• Exercise details: Answer with nothing but a number: how many lines include the word "parts"?

• Data:
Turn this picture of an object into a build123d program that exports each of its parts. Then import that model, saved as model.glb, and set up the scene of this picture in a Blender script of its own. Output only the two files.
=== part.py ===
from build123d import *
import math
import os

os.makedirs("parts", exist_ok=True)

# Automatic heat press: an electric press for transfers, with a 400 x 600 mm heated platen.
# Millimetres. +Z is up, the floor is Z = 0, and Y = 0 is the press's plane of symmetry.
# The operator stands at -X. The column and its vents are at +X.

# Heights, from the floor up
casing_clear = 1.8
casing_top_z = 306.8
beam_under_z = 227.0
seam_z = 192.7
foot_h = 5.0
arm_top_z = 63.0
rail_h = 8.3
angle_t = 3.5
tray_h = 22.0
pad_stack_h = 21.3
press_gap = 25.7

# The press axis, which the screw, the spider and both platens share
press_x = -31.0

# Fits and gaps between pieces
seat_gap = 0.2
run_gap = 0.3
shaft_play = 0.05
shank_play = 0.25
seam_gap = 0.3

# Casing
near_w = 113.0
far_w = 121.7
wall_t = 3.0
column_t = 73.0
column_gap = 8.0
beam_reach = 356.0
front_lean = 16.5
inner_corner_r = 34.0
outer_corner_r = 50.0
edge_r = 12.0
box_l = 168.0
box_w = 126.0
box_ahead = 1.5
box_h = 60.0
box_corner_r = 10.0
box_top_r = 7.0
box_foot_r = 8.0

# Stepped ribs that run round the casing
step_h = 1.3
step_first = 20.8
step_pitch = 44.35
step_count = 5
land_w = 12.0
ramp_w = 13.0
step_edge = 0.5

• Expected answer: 2